Reposted from the Chronicle Herald
Cleaning up contaminated sites in Nova Scotia is going to get easier and a lot more straightforward.
Earlier this month, the province announced new regulations surrounding site remediation and the qualifications of individuals to do the work.
"The fact that Nova Scotia now has some regulations around contaminated sites and now has some procedures is welcome," said Mark Butler of the Ecology Action Centre.
The process of cleaning and redeveloping sites will be faster, thanks for the new rules, Environment Minister Sterling Belliveau promised in a release.
The regulations were a long time coming, Butler said.
"The deadline in the (Environmental Goals and Sustainable Prosperity) Act was 2010."
A lot of consultation went into developing the guidelines, the release states.
"The regulations reflect current best practices, are based on sound science and will be a strong enabler to ensuring health and environment goals are achieved, while encouraging contaminated site redevelopment," said George Vincent, senior regulatory affairs adviser for Imperial Oil.
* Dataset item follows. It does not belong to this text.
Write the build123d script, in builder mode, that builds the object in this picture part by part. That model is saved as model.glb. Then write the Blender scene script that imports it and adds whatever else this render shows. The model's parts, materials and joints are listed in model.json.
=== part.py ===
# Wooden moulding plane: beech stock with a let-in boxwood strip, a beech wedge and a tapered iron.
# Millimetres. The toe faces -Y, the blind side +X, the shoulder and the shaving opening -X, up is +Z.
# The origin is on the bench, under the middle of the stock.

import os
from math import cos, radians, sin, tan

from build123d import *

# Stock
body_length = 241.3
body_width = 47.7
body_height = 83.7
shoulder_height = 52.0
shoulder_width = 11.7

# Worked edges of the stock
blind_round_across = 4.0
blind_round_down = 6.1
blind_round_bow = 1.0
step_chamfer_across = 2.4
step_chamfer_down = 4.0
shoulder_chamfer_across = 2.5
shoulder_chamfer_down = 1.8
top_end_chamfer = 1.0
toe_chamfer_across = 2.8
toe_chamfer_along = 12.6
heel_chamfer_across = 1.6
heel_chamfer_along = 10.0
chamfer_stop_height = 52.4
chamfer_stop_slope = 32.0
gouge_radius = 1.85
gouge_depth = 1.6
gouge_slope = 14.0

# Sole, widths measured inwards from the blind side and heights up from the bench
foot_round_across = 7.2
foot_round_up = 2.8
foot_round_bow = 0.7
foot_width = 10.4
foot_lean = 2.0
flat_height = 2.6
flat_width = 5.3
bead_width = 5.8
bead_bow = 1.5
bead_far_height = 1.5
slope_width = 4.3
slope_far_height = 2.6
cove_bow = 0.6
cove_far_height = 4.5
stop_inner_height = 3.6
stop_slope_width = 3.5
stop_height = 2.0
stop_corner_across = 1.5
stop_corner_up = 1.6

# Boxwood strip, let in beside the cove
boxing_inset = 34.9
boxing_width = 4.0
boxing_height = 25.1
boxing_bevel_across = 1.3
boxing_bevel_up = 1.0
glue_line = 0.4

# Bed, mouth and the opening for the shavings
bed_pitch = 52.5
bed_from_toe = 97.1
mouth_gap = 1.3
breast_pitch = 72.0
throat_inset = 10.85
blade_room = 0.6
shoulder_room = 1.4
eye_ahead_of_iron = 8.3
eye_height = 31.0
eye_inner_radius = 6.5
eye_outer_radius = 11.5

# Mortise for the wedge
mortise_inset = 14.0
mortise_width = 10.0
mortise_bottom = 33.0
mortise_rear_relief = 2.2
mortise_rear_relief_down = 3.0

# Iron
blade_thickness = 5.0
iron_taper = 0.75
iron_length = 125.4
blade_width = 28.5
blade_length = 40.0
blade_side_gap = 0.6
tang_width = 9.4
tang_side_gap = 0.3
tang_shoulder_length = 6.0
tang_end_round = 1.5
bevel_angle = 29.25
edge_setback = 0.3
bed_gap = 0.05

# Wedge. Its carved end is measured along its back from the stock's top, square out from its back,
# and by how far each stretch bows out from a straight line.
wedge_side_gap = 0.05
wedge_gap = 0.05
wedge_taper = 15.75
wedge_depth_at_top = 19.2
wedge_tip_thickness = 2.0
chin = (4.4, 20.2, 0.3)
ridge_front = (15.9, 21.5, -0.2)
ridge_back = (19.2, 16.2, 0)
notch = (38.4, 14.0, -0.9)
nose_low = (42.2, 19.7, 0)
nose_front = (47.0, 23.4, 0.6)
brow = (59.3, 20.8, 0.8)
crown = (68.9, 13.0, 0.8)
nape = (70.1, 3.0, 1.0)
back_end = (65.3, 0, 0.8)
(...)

Sites such as abandoned gas stations, including a former Ultramar property on Chebucto Road and a former Shell property on Purcells Cove Road, may benefit from the new cleanup rules.
"Contaminated lots don’t benefit anyone, (particularly) having . . . contaminated lots lying empty in already developed areas," Butler said.
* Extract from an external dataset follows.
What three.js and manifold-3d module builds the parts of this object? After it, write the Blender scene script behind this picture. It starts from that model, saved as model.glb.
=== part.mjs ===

"We certainly would support the development of brown fields (former industrial sites) once they have been cleaned up and there’s no risk to human health. . . . We’ve been involved in a campaign to increase density in already developed areas. It just makes sense for so many reasons."
As well as laying out site remediation guidelines, the regulations will ensure that site professionals are qualified and will allow property owners to get a release from further enforcement by the department once a site is cleaned up to provincial standards.
The announcement also states that the regulations support the creation of an online registry of contaminated properties.
Butler would like to see a registry established not just of contaminated sites, but for it to be part of a larger online environmental registry.
"I hope the accessibility of information around contaminated sites and . . . all environmental permits and approvals . . . will be, or should be, available," he said.
In his experience, Butler said getting information about such sites has been a "real challenge," and often involves filing requests through the province’s Freedom of Information and Protection of Privacy Act.
The new rules will come into effect in July 2013.